Elevations per USGS and National Geodetic Survey data; route classes reflect standard routes and are informational, not a substitute for route research and mountain judgment. Trailhead links open Google Maps for directions. Current as of July 9, 2026.
What Counts as a 14er? The 58 vs. 53 Debate
The first thing every list argument comes down to: Colorado has 58 named peaks above 14,000 feet, but only 53 of them are officially ranked. The distinction is a measure called prominence, how far a summit rises above the saddle connecting it to its nearest higher neighbor, and Colorado’s long-standing standard requires 300 feet of it. Five famous summits fall short: Mount Cameron (a bump on the ridge to Mount Lincoln), El Diente (attached to Mount Wilson), Conundrum (Castle Peak’s twin), North Eolus, and North Maroon Peak, the second of the iconic Maroon Bells. Peak-baggers argue endlessly about which number constitutes “finishing” the 14ers, and modern LIDAR re-surveys have even nudged a few elevations and prominences since 2021, which is why you’ll see slightly different figures on older lists. Our table includes all 58, with the five unranked peaks marked, so whichever list you’re chasing, it’s here. One more naming note that trips up older guides: the Front Range giant long known as Mount Evans was officially renamed Mount Blue Sky in 2023.
Reading the Difficulty Classes
The class ratings in the table are the single most important column for planning. Class 1 means a real trail all the way up: Elbert, Quandary, Grays, Handies, San Luis, and Pikes via the Barr Trail are long, high walks, hard on the lungs but simple underfoot. Class 2 adds rougher ground, talus, and stretches without a clean trail, which describes the majority of the list, from Bierstadt to the Kite Lake “DeCaLiBron” loop that bags Democrat, Cameron, Lincoln, and Bross in a single morning. Class 3 means scrambling, hands on rock with real exposure: Longs Peak’s Keyhole Route, Sneffels, Wetterhorn, and the Crestones live here, and a fall in the wrong spot is serious.
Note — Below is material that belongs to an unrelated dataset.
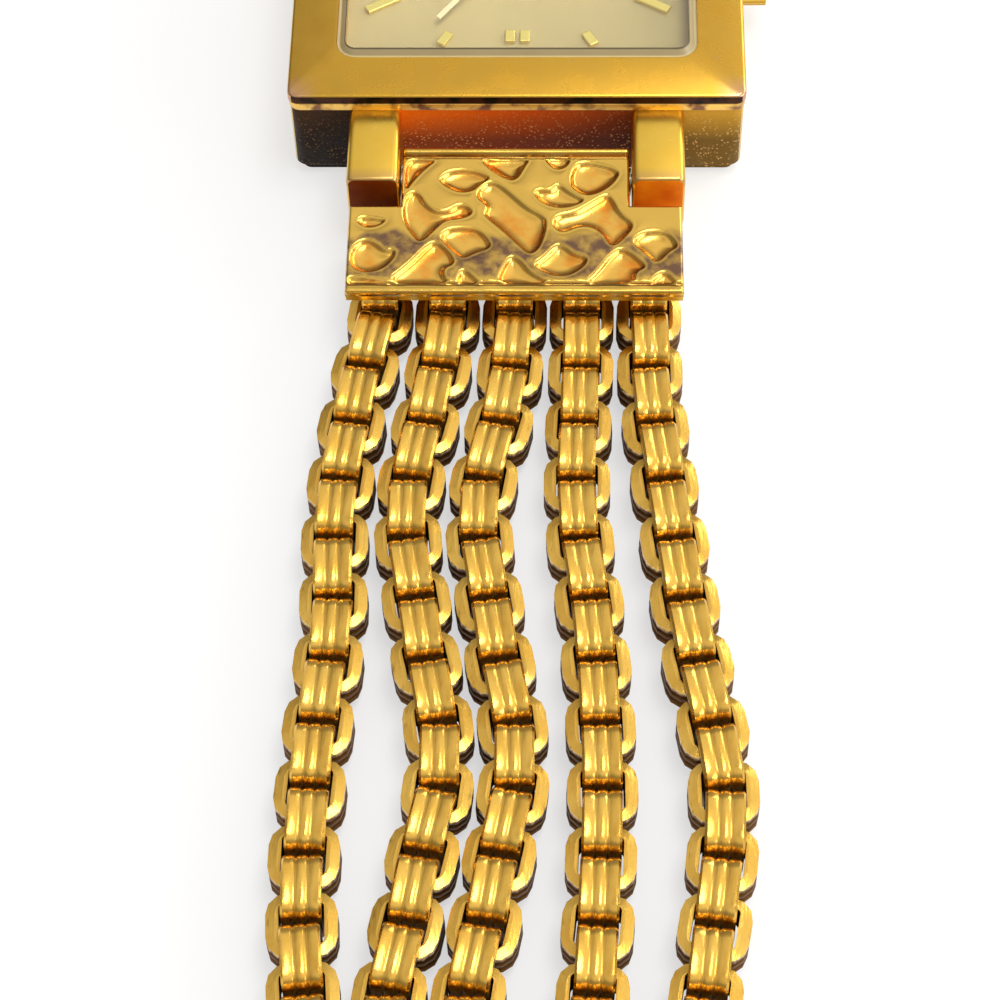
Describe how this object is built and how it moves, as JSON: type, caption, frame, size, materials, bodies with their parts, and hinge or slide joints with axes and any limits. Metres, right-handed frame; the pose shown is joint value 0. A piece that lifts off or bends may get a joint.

Class 4 is where hiking ends and mountaineering begins, exposed climbing on often-loose rock where unroped falls are frequently fatal; Capitol’s Knife Edge, Little Bear’s Hourglass, Pyramid, Sunlight’s summit block, and North Maroon demand experience, helmets, and honest self-assessment. The time-honored progression is to work up the classes over seasons, not weekends, and most people who finish all 58 take five to fifteen years doing it. And if the class system feels abstract, two minutes of what Class 4 actually looks like will fix that:
Capitol Peak’s Knife Edge, the most famous stretch of Class 4 in Colorado, and why it belongs at the END of your 14ers journey.
Planning the Climb: Weather, Altitude, and Access
Above treeline, the rules are non-negotiable. Colorado’s summer monsoon builds thunderstorms over the high peaks almost every afternoon, so the universal formula is a headlamp start and a hard turnaround that puts you off the summit by noon; being the tallest thing on a ridge in a lightning storm is the most preventable danger in the mountains. Altitude is the second: at 14,000 feet the air holds roughly 40% less oxygen than sea level, and even the fittest flatlanders can be flattened by altitude sickness without a night or two of acclimatization. Access is the piece most first-timers miss: Quandary, the most popular peak on the list, now requires summer parking reservations; Culebra sits entirely on the private Cielo Vista Ranch and can only be climbed with a paid reservation; and the remote Chicago Basin group (Eolus, North Eolus, Sunlight, and Windom) is classically reached by riding the Durango & Silverton narrow-gauge train to the Needleton stop and backpacking in, one of the great adventures in American hiking. Every trailhead link in the table above drops a pin at the standard starting point; pair it with a current forecast and a recent conditions report, and you have everything you need to start checking off the list. If you’re deciding where to begin, this rundown of seven great peaks from beginner to expert is a solid shortlist builder:
Seven picks spanning the full difficulty range, a good way to sketch your first few seasons on the list.
Final Word
The Colorado 14ers, in one page: 58 named peaks above 14,000 feet, 53 of them officially ranked, crowned by 14,440-foot Mount Elbert and spread across seven ranges from the Front Range’s drive-up classics to the wild Chicago Basin peaks that require a steam train to reach. The full table above ranks every one by elevation with its range, its standard-route class from walk-up (Class 1) to genuine climbing (Class 4), and a one-tap Google Maps link to the trailhead where each adventure starts. Begin with Quandary, Bierstadt, or Grays and Torreys; graduate toward the scrambles; give the Deadly Bells and the Knife Edge the seasons of respect they demand; and be off every summit by noon. The list has a way of turning one summit into fifty-eight.